## Start
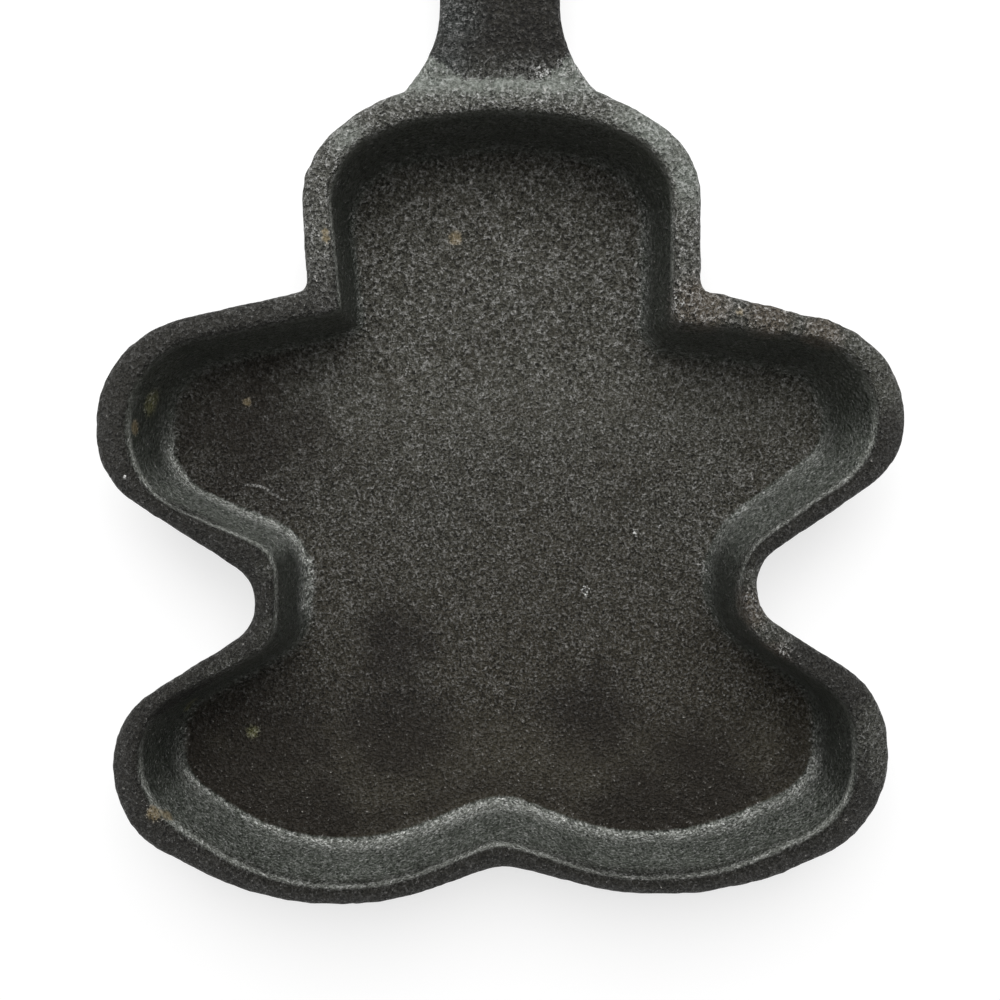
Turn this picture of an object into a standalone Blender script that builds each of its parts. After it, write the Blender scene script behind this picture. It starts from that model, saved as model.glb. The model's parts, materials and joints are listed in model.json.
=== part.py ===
"""Mini cast-iron skillet whose pan is a little figure: a round head, two arms and two legs.

It is a single sand casting: floor, drafted wall, crowned rim and handle are poured together. The
origin is on the flat underside, below the middle of the pan. +Y runs along the handle, +Z is up.
All lengths are in metres.
"""

import math
from collections import namedtuple

import bmesh
import bpy
from mathutils import Vector

# Heights of the pan, from the flat underside.
PAN_HEIGHT = 0.0200
FLOOR_THICKNESS = 0.0040
RIM_FALL = 0.0022
BASE_EDGE_RADIUS = 0.0025
FLOOR_FILLET = 0.0028

# The walls lean so that the casting leaves the sand: how far over their height.
OUTER_DRAFT = 0.0019
INNER_DRAFT = 0.0017

# The figure's outer edge, as corners that are then rounded. Reaches are measured out from the
# middle line. The neck, the waist and the soles have their own heights up the figure from the
# origin, and the other corners are placed from those.
NECK_HEIGHT = 0.0329
HEAD_HEIGHT = 0.0341
BROW_REACH = 0.0170
BROW_FALL = 0.0032
HEAD_REACH = 0.0315
TEMPLE_FALL = 0.0122
ARM_REACH = 0.0635
SHOULDER_FALL = 0.0077
HAND_WIDTH = 0.0192
WAIST_REACH = 0.0403
WAIST_HEIGHT = -0.0099
WAIST_LENGTH = 0.0077
SOLE_HEIGHT = -0.0617
SOLE_REACH = 0.0360
INSTEP_REACH = 0.0176
CROTCH_RISE = 0.0045
LEG_REACH = 0.0609
HEEL_RISE = 0.0101
LEG_WIDTH = 0.0309

CROWN_RADIUS = 0.060
BROW_RADIUS = 0.025
TEMPLE_RADIUS = 0.014
NECK_RADIUS = 0.0018
ARM_TOP_RADIUS = 0.017
ARM_UNDERSIDE_RADIUS = 0.013
WAIST_RADIUS = 0.0063
LEG_TOP_RADIUS = 0.015
HEEL_RADIUS = 0.017
SOLE_RADIUS = 0.044
CROTCH_RADIUS = 0.009

# The pattern was carved by hand, and the figure's left side sags a little.
LEFT_NECK_DRAWN_IN = 0.0012
LEFT_ARM_DROP = 0.0026
LEFT_WAIST_DROP = 0.0027
LEFT_WAIST_CUT = 0.0017
LEFT_LEG_DROP = 0.0032
LEFT_SOLE_DROP = 0.0018

# The rim, at its full width on the arms.
RIM_WIDTH = 0.0050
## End
(Required task) Print from the first line through the line that contains "LEG_WIDTH = 0.0309", please, including both, and leave out every line outside that stretch.

(Response to this task)
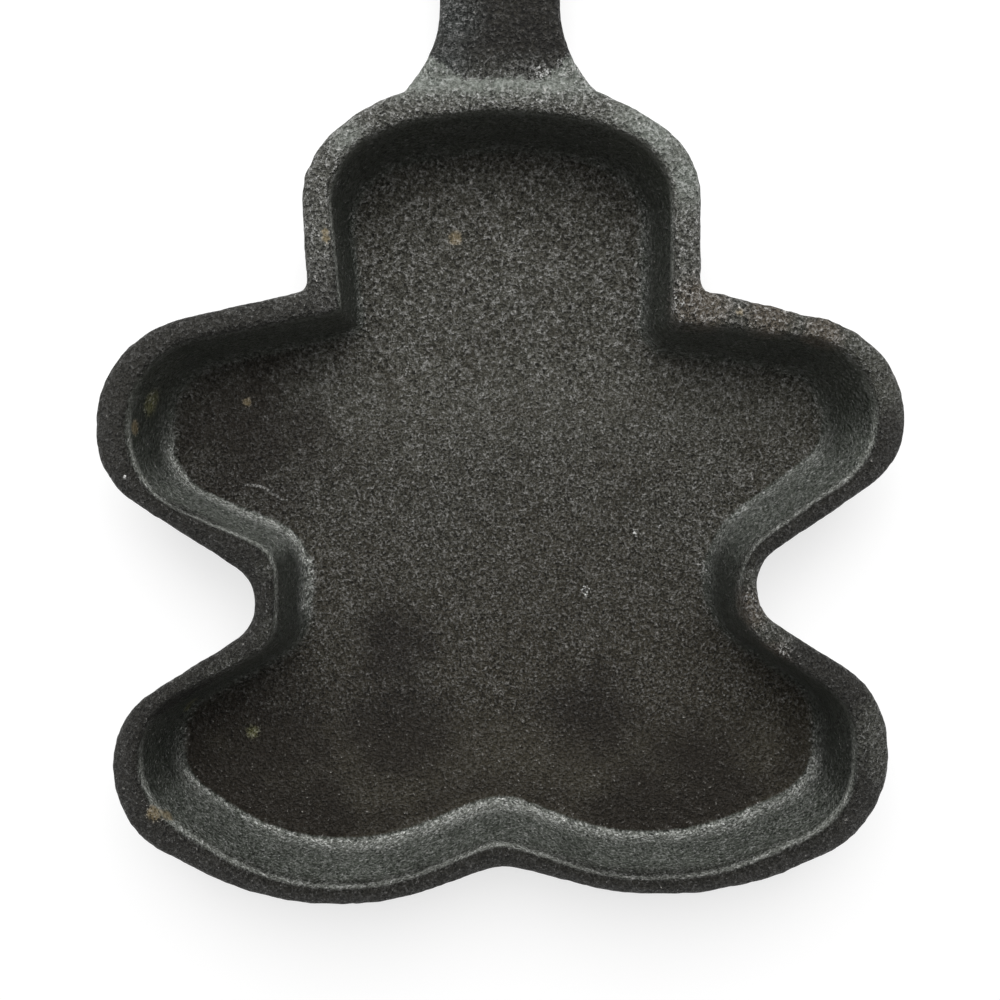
Turn this picture of an object into a standalone Blender script that builds each of its parts. After it, write the Blender scene script behind this picture. It starts from that model, saved as model.glb. The model's parts, materials and joints are listed in model.json.
=== part.py ===
"""Mini cast-iron skillet whose pan is a little figure: a round head, two arms and two legs.

It is a single sand casting: floor, drafted wall, crowned rim and handle are poured together. The
origin is on the flat underside, below the middle of the pan. +Y runs along the handle, +Z is up.
All lengths are in metres.
"""

import math
from collections import namedtuple

import bmesh
import bpy
from mathutils import Vector

# Heights of the pan, from the flat underside.
PAN_HEIGHT = 0.0200
FLOOR_THICKNESS = 0.0040
RIM_FALL = 0.0022
BASE_EDGE_RADIUS = 0.0025
FLOOR_FILLET = 0.0028

# The walls lean so that the casting leaves the sand: how far over their height.
OUTER_DRAFT = 0.0019
INNER_DRAFT = 0.0017

# The figure's outer edge, as corners that are then rounded. Reaches are measured out from the
# middle line. The neck, the waist and the soles have their own heights up the figure from the
# origin, and the other corners are placed from those.
NECK_HEIGHT = 0.0329
HEAD_HEIGHT = 0.0341
BROW_REACH = 0.0170
BROW_FALL = 0.0032
HEAD_REACH = 0.0315
TEMPLE_FALL = 0.0122
ARM_REACH = 0.0635
SHOULDER_FALL = 0.0077
HAND_WIDTH = 0.0192
WAIST_REACH = 0.0403
WAIST_HEIGHT = -0.0099
WAIST_LENGTH = 0.0077
SOLE_HEIGHT = -0.0617
SOLE_REACH = 0.0360
INSTEP_REACH = 0.0176
CROTCH_RISE = 0.0045
LEG_REACH = 0.0609
HEEL_RISE = 0.0101
LEG_WIDTH = 0.0309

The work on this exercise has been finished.